(Scripts that build objects)
┄┄┄┄┄┄
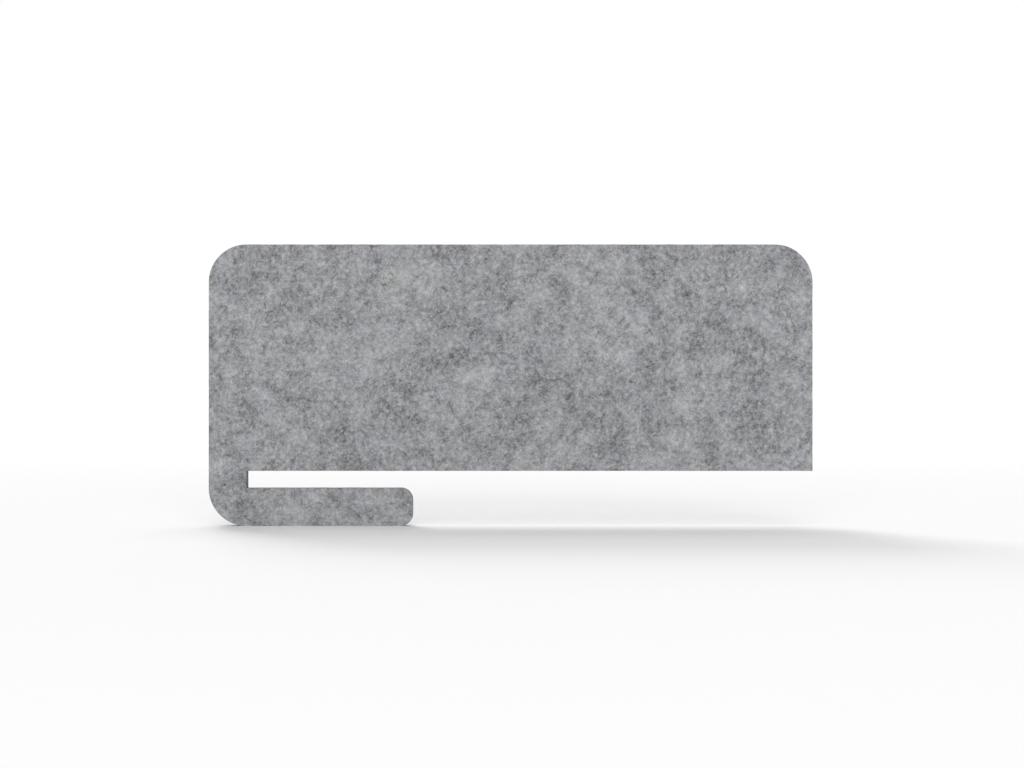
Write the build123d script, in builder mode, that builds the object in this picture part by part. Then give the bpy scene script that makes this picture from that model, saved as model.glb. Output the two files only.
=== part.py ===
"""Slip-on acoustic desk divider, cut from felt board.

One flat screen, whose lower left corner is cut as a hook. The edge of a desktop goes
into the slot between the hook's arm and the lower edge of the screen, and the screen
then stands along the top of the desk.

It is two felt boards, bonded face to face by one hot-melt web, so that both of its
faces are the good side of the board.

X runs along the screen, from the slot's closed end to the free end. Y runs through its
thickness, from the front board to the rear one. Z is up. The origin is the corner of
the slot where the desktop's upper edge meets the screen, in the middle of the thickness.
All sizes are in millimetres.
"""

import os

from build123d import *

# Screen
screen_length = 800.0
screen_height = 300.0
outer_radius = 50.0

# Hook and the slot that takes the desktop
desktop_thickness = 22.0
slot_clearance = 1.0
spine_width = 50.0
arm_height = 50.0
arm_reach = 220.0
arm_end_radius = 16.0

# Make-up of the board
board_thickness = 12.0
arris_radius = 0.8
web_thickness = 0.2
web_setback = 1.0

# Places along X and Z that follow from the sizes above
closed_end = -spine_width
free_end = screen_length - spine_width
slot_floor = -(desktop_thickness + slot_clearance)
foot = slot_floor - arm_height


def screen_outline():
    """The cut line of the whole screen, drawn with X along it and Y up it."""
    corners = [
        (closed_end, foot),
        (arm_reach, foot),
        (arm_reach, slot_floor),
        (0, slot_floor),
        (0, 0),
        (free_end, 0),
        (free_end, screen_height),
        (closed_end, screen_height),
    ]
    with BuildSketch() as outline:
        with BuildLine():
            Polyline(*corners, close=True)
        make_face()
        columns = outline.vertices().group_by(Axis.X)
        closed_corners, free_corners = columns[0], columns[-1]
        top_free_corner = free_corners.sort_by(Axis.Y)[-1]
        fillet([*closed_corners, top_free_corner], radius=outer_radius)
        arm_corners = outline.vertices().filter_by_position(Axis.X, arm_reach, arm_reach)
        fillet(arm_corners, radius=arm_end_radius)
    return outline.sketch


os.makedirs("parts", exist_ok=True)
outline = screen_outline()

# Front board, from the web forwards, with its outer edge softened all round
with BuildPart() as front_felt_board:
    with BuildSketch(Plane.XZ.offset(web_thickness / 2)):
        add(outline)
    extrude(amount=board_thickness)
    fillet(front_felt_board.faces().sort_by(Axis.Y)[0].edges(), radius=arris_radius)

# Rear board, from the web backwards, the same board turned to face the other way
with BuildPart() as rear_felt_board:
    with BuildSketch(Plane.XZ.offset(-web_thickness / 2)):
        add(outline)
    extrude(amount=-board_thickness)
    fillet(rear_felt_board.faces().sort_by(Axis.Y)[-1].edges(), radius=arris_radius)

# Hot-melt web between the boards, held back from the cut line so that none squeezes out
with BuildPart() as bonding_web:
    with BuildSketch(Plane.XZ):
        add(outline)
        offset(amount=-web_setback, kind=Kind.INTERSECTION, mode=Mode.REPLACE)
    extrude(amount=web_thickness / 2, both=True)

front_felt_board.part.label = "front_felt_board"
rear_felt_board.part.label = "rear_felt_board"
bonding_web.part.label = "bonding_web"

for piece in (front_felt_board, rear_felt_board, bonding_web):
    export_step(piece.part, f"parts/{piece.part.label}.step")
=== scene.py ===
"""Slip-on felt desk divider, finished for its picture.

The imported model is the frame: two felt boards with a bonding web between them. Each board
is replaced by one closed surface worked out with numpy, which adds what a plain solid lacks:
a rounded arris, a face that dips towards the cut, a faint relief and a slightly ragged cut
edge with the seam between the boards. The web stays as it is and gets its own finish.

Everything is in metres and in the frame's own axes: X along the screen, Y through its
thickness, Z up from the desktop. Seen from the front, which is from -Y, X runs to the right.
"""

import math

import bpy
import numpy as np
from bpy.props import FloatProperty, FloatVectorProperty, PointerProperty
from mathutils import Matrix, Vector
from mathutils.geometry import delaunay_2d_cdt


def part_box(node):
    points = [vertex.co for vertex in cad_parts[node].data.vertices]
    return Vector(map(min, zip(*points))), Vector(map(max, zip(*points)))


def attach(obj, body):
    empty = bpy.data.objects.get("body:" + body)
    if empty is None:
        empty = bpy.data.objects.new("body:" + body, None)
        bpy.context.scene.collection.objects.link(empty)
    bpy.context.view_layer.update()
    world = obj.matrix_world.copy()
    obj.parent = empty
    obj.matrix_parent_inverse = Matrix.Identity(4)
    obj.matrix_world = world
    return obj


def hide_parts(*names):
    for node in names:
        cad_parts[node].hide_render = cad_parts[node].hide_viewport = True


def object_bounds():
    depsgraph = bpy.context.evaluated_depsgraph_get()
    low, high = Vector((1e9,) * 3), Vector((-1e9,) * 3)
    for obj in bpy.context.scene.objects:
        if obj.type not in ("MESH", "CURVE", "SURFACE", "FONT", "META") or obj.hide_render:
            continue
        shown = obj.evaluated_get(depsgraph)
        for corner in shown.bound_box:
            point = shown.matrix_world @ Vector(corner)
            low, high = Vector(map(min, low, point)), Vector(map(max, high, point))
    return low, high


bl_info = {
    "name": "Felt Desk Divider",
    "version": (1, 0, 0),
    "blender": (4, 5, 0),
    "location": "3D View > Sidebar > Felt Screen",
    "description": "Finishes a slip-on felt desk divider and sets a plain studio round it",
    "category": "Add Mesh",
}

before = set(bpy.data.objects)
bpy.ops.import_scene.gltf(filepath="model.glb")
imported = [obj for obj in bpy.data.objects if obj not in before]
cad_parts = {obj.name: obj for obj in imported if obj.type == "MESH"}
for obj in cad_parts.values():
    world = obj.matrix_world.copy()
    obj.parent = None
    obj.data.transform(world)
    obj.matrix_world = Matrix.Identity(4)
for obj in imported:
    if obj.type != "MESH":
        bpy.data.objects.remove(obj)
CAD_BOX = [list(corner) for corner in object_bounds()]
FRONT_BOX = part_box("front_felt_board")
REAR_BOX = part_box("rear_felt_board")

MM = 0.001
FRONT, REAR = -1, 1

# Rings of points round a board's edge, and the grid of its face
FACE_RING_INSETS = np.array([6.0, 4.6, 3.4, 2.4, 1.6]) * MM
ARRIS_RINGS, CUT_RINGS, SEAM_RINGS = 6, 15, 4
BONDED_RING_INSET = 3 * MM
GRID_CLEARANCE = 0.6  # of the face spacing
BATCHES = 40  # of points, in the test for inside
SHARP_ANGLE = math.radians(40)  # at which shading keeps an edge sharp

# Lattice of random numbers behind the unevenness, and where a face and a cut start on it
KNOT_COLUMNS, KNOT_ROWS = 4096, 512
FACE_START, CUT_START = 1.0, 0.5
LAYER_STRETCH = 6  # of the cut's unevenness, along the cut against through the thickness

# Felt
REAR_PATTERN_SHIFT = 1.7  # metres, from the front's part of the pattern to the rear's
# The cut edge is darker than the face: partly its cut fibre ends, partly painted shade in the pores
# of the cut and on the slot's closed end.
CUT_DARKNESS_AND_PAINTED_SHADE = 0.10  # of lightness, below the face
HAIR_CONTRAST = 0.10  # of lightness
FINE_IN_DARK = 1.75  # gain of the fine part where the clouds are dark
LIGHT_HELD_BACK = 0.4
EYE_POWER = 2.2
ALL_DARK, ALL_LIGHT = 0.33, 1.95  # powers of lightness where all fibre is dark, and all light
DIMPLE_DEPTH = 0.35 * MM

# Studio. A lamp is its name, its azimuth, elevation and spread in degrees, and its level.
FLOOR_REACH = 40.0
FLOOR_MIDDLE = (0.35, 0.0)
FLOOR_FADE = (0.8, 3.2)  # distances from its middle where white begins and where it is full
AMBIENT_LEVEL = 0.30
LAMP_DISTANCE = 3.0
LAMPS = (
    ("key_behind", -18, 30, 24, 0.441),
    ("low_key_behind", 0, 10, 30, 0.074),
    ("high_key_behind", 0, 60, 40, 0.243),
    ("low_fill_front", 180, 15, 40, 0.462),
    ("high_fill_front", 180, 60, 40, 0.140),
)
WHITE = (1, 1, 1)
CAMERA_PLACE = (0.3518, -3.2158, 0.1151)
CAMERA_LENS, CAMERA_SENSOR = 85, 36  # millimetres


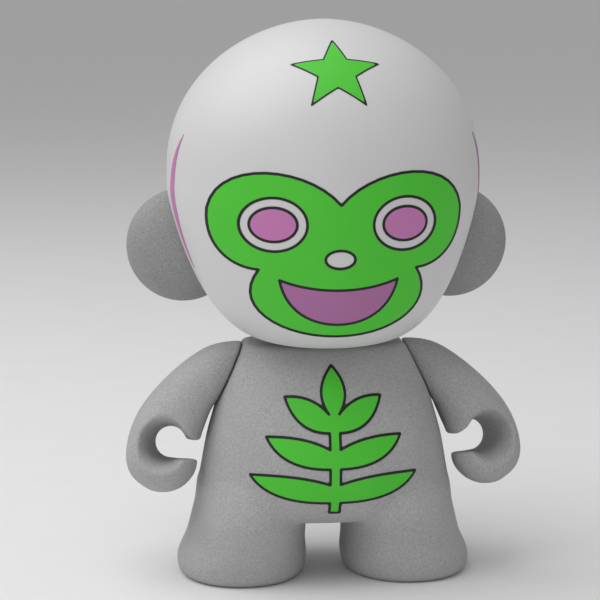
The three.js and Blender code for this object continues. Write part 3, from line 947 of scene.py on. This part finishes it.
┄┄┄┄┄┄
• What is asked: The required output is an exact reproduction of the lines starting at the one that contains "for piece in" and ending at the one that contains "return low, high". Both boundary lines belong to it.

• Completed task:
for piece in (front_felt_board, rear_felt_board, bonding_web):
    export_step(piece.part, f"parts/{piece.part.label}.step")
=== scene.py ===
"""Slip-on felt desk divider, finished for its picture.

The imported model is the frame: two felt boards with a bonding web between them. Each board
is replaced by one closed surface worked out with numpy, which adds what a plain solid lacks:
a rounded arris, a face that dips towards the cut, a faint relief and a slightly ragged cut
edge with the seam between the boards. The web stays as it is and gets its own finish.

Everything is in metres and in the frame's own axes: X along the screen, Y through its
thickness, Z up from the desktop. Seen from the front, which is from -Y, X runs to the right.
"""

import math

import bpy
import numpy as np
from bpy.props import FloatProperty, FloatVectorProperty, PointerProperty
from mathutils import Matrix, Vector
from mathutils.geometry import delaunay_2d_cdt


def part_box(node):
    points = [vertex.co for vertex in cad_parts[node].data.vertices]
    return Vector(map(min, zip(*points))), Vector(map(max, zip(*points)))


def attach(obj, body):
    empty = bpy.data.objects.get("body:" + body)
    if empty is None:
        empty = bpy.data.objects.new("body:" + body, None)
        bpy.context.scene.collection.objects.link(empty)
    bpy.context.view_layer.update()
    world = obj.matrix_world.copy()
    obj.parent = empty
    obj.matrix_parent_inverse = Matrix.Identity(4)
    obj.matrix_world = world
    return obj


def hide_parts(*names):
    for node in names:
        cad_parts[node].hide_render = cad_parts[node].hide_viewport = True


def object_bounds():
    depsgraph = bpy.context.evaluated_depsgraph_get()
    low, high = Vector((1e9,) * 3), Vector((-1e9,) * 3)
    for obj in bpy.context.scene.objects:
        if obj.type not in ("MESH", "CURVE", "SURFACE", "FONT", "META") or obj.hide_render:
            continue
        shown = obj.evaluated_get(depsgraph)
        for corner in shown.bound_box:
            point = shown.matrix_world @ Vector(corner)
            low, high = Vector(map(min, low, point)), Vector(map(max, high, point))
    return low, high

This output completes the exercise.